TASK TO COMPLETE: Below are several entries. Transcribe exactly those lines that fall from the one with "base_pad();" through the one with "bpy.context.scene.collection.objects.link(empty)", end lines included.

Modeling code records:
★ ★ ★

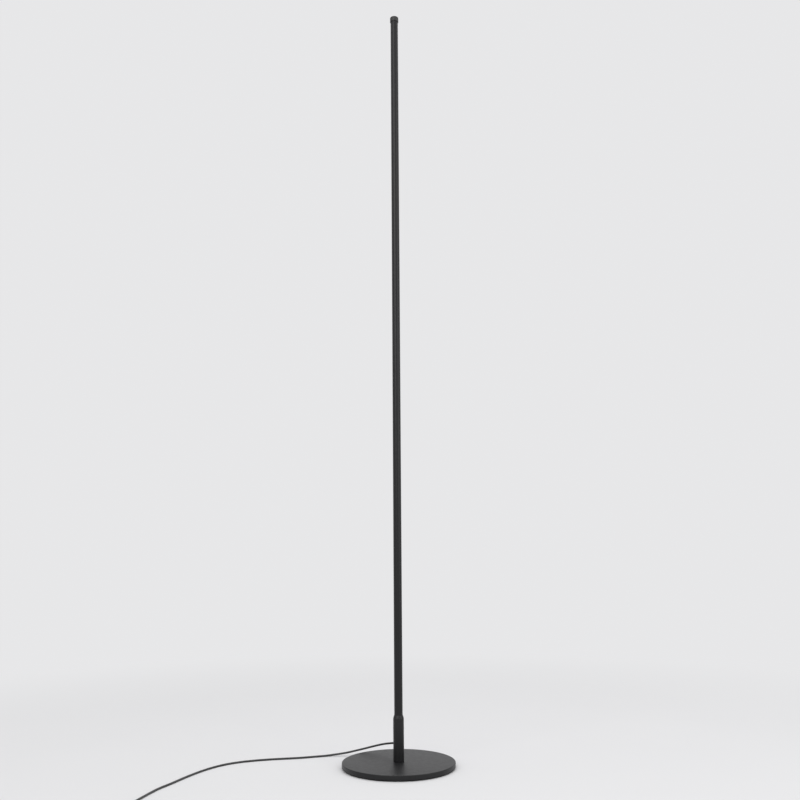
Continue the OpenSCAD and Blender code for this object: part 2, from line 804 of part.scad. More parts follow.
module plug_insulator() {
    root_l = shell_in - tongue_back;
    color("#f0f0ee") translate([end_x, plug_tip_y - shell_out - shell_in, plug_z + tongue_z]) {
        translate([-tongue_w / 2, 0, 0]) cube([tongue_w, root_l, shell_h - 2 * shell_t - slip]);
        translate([-tongue_w / 2, root_l - eps, 0])
            cube([tongue_w, shell_out + shell_in - root_l - tongue_back + eps, tongue_t]);
    }
}

module plug_contacts() {
    contact = [1, 9.5, 0.2];
    contact_back = tongue_back + 0.5;
    color("#d8b04a") for (x = [-3.5, -1, 1, 3.5])
        translate([end_x + x - contact.x / 2, plug_tip_y - contact_back - contact.y,
            plug_z + tongue_z + tongue_t]) cube(contact);
}

base_pad();
base_plate();
base_washer();
base_screw();
sleeve();
sleeve_hub();
grub_screws();
cord_relief();
cord_tail();
cord_clamp();
core_wires();
light_bar();
bar_end_plug();
diffuser();
led_strip();
leds();
strip_capacitors();
top_cap();
cord_run();
case_bottom();
case_top();
case_screws();
controller_board();
controller_parts();
tact_switches();
stem_power();
stem_mode();
stem_speed();
button_power();
button_mode();
button_speed();
relief_in();
relief_out();
controller_wires();
cord_lead();
cord_coil();
coil_tie();
cord_end();
plug_grip();
plug_shell();
plug_insulator();
plug_contacts();
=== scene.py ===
"""The looks of the corner floor lamp: its camera, cords, pieces, materials and light."""

import math

import bmesh
import bpy
from mathutils import Matrix, Vector


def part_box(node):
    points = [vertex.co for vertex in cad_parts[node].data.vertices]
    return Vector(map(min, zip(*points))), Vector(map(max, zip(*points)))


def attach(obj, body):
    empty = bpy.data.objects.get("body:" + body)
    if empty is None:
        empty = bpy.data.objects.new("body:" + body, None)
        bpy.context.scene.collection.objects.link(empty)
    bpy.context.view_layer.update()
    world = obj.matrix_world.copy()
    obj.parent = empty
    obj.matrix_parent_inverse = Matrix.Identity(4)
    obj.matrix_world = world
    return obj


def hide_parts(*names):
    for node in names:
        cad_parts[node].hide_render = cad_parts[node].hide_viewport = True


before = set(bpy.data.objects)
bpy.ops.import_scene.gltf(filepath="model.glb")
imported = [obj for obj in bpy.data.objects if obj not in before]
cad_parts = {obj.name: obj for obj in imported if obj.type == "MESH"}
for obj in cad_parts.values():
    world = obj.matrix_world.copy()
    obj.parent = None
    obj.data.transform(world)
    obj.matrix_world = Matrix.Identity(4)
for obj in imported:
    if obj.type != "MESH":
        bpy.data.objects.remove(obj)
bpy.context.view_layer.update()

MM = 0.001
TAU = 2 * math.pi
LAMP = "lamp"
BUTTONS = ("button_power", "button_mode", "button_speed")


def low(node):
    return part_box(node)[0]


def high(node):
    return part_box(node)[1]


def middle(node):
    a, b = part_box(node)
    return (a + b) / 2


# -------- sizes and places in the CAD model

SLIP = 0.05 * MM  # clearance between round parts that fit in each other
BASE_R = high("base_plate").x
PAD_TOP = high("base_pad").z
BASE_TOP = high("base_plate").z
SLEEVE_R = high("sleeve").x
BORE_R = high("sleeve_hub").x + SLIP
GRUB_Z = middle("grub_screws").z
BAR_R = high("light_bar").x
LED_PITCH = 33.3 * MM
LED_SIDE = 5 * MM
FIRST_LED = low("leds").z + LED_SIDE / 2
RELIEF_END = high("cord_relief").y
CORD_Z = middle("cord_relief").z
CORD_D = 3.5 * MM
CORD_R = CORD_D / 2
CASE_X = middle("case_top").x
CASE_Y = middle("case_top").y
CASE_L = high("case_top").y - low("case_top").y
CASE_W = high("case_top").x - low("case_top").x
CASE_TOP = high("case_top").z
PORT_Z = middle("relief_in").z
BUTTON_TOP = high("button_mode").z
NOSE_L = 10 * MM  # length of the ribbed noses on the controller and the plug
PLUG_X = middle("plug_shell").x
PLUG_Z = middle("plug_shell").z
GRIP_Y = low("plug_grip").y + NOSE_L


# -------- camera

CAMERA_AT = Vector((0.06122, -1.61171, 0.37019))
CAMERA_YAW = math.radians(1.943)
CAMERA_PITCH = math.radians(10.034)
CAMERA_ROLL = math.radians(-0.395)
CAMERA_LENS = 39.021
SENSOR_WIDTH = 36


def new_object(name, data):
    """Puts an object with this data in the scene."""
    made = bpy.data.objects.new(name, data)
    bpy.context.scene.collection.objects.link(made)
    return made


def make_camera():
    """The photograph's camera: its place, and its turn from yaw, pitch and roll."""
    camera = new_object("camera", bpy.data.cameras.new("camera"))
    turn = Matrix.Rotation(CAMERA_YAW, 3, "Z") @ Matrix.Rotation(math.pi / 2 + CAMERA_PITCH, 3, "X")
    turn = turn @ Matrix.Rotation(CAMERA_ROLL, 3, "Z")
    camera.matrix_world = Matrix.Translation(CAMERA_AT) @ turn.to_4x4()
    camera.data.lens = CAMERA_LENS
    camera.data.sensor_width = SENSOR_WIDTH
    camera.data.clip_start = 0.01
    camera.data.clip_end = 60
    bpy.context.scene.camera = camera
    bpy.context.scene.view_settings.view_transform = "Standard"


# -------- materials

# Places of the colour sockets on a Mix node
MIX_A, MIX_B, MIX_RESULT = 6, 7, 2


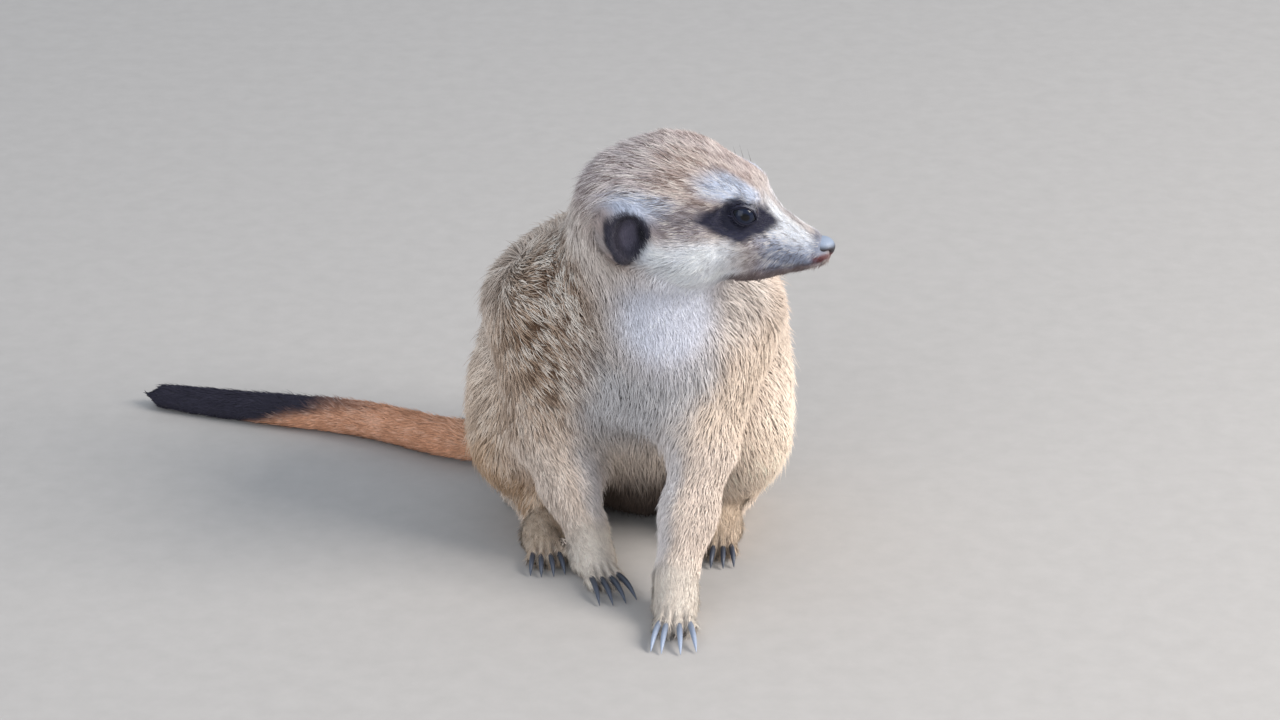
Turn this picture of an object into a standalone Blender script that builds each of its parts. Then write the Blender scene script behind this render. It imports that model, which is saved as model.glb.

★ ★ ★

RESPONSE FOR THIS EXERCISE:
base_pad();
base_plate();
base_washer();
base_screw();
sleeve();
sleeve_hub();
grub_screws();
cord_relief();
cord_tail();
cord_clamp();
core_wires();
light_bar();
bar_end_plug();
diffuser();
led_strip();
leds();
strip_capacitors();
top_cap();
cord_run();
case_bottom();
case_top();
case_screws();
controller_board();
controller_parts();
tact_switches();
stem_power();
stem_mode();
stem_speed();
button_power();
button_mode();
button_speed();
relief_in();
relief_out();
controller_wires();
cord_lead();
cord_coil();
coil_tie();
cord_end();
plug_grip();
plug_shell();
plug_insulator();
plug_contacts();
=== scene.py ===
"""The looks of the corner floor lamp: its camera, cords, pieces, materials and light."""

import math

import bmesh
import bpy
from mathutils import Matrix, Vector


def part_box(node):
    points = [vertex.co for vertex in cad_parts[node].data.vertices]
    return Vector(map(min, zip(*points))), Vector(map(max, zip(*points)))


def attach(obj, body):
    empty = bpy.data.objects.get("body:" + body)
    if empty is None:
        empty = bpy.data.objects.new("body:" + body, None)
        bpy.context.scene.collection.objects.link(empty)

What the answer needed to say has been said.